The rapid growth of technology and the internet has meant that many businesses can slash costs and increase productivity with their internal systems. This can even apply to those out on the road. Mobile technology has come on with mobile internet, email, company portals and so on, as well as being able to keep in touch whilst on the move. Traditional fleets have also been looked at as potentially more expensive than they need to be, especially with the burden of ever increasing legislation, so it often makes more sense to “outsource” it.
But what is grey fleet?
A company fleet is owned by the company, a grey fleet is where the vehicles are owned by the drivers themselves. Many businesses are looking to outsource fleet requirements in order to save running costs. This is done using several methods, such as cash for car schemes – where an employee is given the money to go and purchase their own vehicle to be used for work, or owner/driver schemes where an employee may be paid an allowance for the use and upkeep of their own vehicle for business purposes.
So why have a grey fleet?
The large increase in legislation that came about recently is due to government targets concerning road safety. 20 years ago, there were fewer vehicles using Britain’s roads, but the accident fatality rate was much higher, and a large proportion of these were business drivers. To combat this, it was decided that the car used on business should be defined as a place of work and not merely transport to and from work. As a result, fleet vehicles became subject to health and safety employment law, and thus administering a fleet became a lot more complex and costly, to cover a company’s newly acquired liability to it’s driving employees.
Today the “office” can be truly mobile, so it’s not surprising that this has come to pass. Driving used to be down time as far as business was concerned, but now making a telephone call is seen as something simple, while submitting reports and accessing documents back at the office can be done remotely.
Having to take into account employment law in respect of people out on the road means a company has an obligation to put procedures and policy in place to be compliant with that law. Then it all has to administered and enforced which requires more man hours. Clearly, all this increases the complexity and therefore the money needed to keep a fleet on the road.
As an example, a business may require drivers to be of a certain standard. On all fleets there will be a variance amongst driver’s skills, and it’s usually the same few who have all the accidents. This points to further training for such drivers before they are given permission to drive on behalf of the company.
Also, there is going to be some administration required concerning driving licence checks, current MoT certificates and further safety checks, so that in the event of an accident, the company has evidence to show they haven’t been negligent in their duty of care.
And it’s worked: In 2009, there were more than 30m vehicles using Britain’s roads but only 2538 fatalities, down from nearly 6,000 in the early 90′s. Admittedly, some of this is down to the changes made in vehicle safety by the manufacturers, but where company fleets are concerned, vehicles are generally less than 3 years old and tend to be well maintained on lease contracts, plus safety checks are more stringent and carried out more often than a private vehicle would necessitate.

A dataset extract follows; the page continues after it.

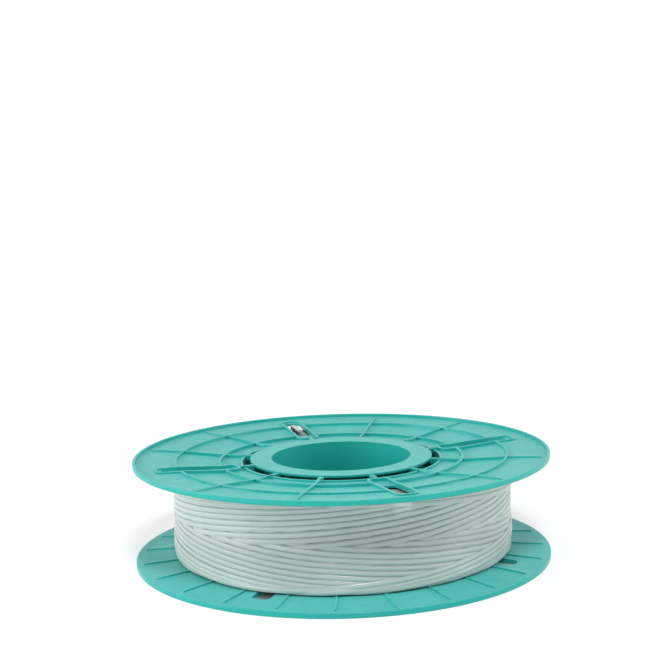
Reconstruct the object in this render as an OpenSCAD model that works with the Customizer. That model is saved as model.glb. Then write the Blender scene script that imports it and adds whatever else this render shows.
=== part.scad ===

Considering that in general, UK drivers are actually having more accidents than ever before, but far fewer fatal ones, it can be seen that the effect of legislation on fleets has had a major impact in helping reduce fatalities on UK roads.
It’s easy to see that there’s a lot of administration involved and how it all costs money, so this is why people look at farming a lot of it out to individual drivers, and letting them look after renewing consumables and servicing. The drawback is the duty of care stays with the employer, so some form of management is still needed. It’s not enough to take an employee’s word that their vehicle is adequately maintained, and that they regularly check their car over themselves. Most cars are lucky if they get this more than once a year and from the MoT inspector at that. Talking of which, grey fleet vehicles are on average at least 5 years old, and servicing is usually done cheaply at a local garage. With the duty of care still being pertinent, grey fleets still need written evidence to show legal compliance.

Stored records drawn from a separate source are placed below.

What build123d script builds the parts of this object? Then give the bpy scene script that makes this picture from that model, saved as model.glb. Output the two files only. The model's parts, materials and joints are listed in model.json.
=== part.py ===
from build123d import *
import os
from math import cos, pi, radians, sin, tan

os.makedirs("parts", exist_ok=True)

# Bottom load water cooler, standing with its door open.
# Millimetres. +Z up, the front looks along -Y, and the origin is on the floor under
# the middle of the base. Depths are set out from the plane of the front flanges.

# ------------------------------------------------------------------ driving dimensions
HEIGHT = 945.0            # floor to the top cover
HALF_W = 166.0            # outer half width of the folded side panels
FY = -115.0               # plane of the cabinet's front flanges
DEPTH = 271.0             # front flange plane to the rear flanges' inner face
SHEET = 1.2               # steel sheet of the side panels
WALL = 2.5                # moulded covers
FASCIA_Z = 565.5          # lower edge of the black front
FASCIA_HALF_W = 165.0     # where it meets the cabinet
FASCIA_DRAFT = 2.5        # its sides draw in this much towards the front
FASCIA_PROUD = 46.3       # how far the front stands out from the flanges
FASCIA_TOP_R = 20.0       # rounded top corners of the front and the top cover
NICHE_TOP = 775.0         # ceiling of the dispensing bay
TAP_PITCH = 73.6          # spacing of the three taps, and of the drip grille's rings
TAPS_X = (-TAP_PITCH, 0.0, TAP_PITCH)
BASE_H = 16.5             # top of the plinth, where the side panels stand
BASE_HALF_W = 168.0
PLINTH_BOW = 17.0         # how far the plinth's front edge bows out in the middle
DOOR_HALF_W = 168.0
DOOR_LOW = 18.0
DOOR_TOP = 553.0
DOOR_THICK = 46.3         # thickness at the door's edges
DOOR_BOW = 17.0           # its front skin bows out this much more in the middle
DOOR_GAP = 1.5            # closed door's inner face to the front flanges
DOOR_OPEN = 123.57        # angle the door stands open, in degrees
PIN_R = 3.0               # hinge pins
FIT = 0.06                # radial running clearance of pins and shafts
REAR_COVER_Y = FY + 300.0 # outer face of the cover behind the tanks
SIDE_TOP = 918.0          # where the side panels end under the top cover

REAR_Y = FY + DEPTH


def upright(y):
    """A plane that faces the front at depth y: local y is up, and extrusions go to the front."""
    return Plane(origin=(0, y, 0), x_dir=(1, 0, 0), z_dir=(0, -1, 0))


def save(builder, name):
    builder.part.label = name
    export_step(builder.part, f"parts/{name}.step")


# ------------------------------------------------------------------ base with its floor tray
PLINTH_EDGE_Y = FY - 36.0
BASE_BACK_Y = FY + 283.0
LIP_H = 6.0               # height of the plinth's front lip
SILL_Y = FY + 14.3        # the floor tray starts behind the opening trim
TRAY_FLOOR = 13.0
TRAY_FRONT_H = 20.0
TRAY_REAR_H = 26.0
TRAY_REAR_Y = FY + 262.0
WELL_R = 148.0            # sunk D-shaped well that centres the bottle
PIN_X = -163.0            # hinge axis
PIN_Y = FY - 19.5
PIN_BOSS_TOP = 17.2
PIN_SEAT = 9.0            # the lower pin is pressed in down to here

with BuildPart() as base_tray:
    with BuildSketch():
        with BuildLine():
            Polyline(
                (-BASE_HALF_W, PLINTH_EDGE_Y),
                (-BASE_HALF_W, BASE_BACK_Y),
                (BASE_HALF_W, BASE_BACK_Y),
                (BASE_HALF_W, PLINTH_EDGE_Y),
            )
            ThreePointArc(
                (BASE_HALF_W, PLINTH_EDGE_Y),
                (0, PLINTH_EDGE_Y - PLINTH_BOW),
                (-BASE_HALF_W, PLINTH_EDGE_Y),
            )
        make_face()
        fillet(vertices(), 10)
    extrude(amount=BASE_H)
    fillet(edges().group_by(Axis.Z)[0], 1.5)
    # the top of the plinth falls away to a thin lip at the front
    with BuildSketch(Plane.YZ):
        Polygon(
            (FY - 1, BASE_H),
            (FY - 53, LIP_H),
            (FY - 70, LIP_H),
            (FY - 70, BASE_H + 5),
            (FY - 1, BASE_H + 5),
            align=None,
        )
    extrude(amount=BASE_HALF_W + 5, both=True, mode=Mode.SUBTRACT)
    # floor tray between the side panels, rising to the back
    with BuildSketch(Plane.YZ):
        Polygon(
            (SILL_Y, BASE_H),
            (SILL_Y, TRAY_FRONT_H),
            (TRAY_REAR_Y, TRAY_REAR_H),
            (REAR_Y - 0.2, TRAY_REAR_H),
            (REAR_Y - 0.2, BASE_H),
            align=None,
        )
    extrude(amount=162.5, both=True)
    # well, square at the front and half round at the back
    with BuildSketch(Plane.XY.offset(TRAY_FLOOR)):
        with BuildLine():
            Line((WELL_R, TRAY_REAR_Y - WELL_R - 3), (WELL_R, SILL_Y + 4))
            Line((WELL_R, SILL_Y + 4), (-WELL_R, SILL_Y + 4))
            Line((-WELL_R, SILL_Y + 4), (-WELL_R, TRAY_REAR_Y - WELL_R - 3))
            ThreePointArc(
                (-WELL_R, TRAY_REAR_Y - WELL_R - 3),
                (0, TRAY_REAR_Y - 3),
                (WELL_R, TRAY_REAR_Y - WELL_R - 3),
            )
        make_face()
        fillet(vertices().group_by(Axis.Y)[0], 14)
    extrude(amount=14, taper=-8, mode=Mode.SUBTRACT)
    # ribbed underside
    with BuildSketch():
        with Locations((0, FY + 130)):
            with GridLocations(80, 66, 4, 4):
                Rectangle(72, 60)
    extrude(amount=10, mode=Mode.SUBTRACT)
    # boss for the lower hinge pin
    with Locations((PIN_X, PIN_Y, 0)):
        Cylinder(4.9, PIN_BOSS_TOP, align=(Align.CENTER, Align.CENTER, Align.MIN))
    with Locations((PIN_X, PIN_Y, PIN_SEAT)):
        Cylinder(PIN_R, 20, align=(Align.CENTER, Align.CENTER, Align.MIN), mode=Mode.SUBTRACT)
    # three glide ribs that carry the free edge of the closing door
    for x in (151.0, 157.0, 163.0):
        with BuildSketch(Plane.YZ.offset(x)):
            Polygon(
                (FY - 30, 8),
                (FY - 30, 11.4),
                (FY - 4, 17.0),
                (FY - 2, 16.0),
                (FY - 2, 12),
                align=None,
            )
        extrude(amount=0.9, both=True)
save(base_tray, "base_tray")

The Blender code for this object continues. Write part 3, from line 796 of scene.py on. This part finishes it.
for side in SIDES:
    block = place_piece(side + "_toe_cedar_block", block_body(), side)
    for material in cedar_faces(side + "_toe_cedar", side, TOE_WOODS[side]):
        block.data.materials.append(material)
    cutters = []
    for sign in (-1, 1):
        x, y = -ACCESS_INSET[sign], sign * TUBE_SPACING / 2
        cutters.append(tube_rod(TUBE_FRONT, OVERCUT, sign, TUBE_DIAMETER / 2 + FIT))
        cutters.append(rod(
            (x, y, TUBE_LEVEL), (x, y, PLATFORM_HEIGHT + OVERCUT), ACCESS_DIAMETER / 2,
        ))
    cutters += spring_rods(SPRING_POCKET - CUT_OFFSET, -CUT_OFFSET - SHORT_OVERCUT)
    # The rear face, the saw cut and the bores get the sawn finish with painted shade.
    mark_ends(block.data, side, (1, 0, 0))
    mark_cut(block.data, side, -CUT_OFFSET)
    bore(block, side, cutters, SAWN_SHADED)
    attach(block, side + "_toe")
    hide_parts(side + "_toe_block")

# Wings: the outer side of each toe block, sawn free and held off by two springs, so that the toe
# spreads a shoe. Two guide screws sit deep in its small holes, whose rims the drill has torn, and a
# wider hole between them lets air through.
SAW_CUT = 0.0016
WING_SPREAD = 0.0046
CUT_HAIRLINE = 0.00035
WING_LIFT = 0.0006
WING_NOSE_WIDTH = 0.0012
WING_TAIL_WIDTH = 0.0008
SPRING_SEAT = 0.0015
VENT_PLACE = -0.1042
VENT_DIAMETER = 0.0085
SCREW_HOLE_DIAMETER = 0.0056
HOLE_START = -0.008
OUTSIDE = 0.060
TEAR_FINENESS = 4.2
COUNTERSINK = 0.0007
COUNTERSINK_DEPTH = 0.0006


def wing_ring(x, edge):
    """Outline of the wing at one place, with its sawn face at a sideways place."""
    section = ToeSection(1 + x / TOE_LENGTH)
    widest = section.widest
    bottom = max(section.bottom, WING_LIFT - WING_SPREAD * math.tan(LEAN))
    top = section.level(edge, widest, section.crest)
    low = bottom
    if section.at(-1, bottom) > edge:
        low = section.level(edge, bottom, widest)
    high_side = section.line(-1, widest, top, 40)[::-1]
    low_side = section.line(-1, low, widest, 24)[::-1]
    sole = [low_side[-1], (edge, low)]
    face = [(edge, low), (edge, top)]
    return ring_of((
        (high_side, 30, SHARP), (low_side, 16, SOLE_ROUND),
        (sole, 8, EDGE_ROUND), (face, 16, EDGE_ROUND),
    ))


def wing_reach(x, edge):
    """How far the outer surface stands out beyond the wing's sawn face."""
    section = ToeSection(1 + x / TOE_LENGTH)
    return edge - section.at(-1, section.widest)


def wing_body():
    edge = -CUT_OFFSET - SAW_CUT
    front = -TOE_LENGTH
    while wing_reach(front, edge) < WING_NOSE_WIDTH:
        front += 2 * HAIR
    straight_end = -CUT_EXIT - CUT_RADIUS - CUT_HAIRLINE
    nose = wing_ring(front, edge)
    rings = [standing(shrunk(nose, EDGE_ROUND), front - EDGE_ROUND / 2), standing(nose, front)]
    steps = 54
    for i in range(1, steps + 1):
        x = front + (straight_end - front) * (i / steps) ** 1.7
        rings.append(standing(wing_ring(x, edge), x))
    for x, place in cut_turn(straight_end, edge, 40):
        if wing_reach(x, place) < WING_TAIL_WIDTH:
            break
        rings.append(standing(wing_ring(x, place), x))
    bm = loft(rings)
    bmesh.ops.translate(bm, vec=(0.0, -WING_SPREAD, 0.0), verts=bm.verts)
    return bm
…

Furthermore, whenever an accident happens that causes a fatality, the Police will always initiate an investigation, which is more than simply checking a driver’s licence details, their MoT, and whether they had proper business car insurance or not, but much more background to the accident, such as the initial state of the vehicle, and the driver’s previous history and experience. This would almost certainly lead to an audit of your driving policies and fleet activity, as that’s where a lot of this information will be available, so even with a grey fleet, the need is still there to show you are legally compliant with current health and safety requirements. And it’s not just fatal accidents that can trigger an audit; there are all sorts of other situations and accidents where it might be necessary to provide your risk management and training records.
There are benefits though. Fleet insurance providers will often lower their premiums in response to a company demonstrating good risk management skills, meaning the company’s fleet policy involves analysing reports regularly to identify potential issues and further improve safety standards. In this way, some of the cost of running the fleet can be reclaimed, as the insurer considers the company a lower risk and prices accordingly.
So is outsourcing a fleet a good idea? Each business is different and for some it may be the ideal solution to switch to a grey fleet, but it’s not something that should be done blindly. As shown above, certain aspects can be outsourced but not as much as expected, and the responsibilities facing a business cannot be so easily dealt with. The duty of care remains with the company by law and can’t be ducked. This doesn’t mean a grey fleet won’t save money, but it does make the choice much less clear cut. A fleet kept inhouse actually enables a company to retain more control and reduce it’s liability.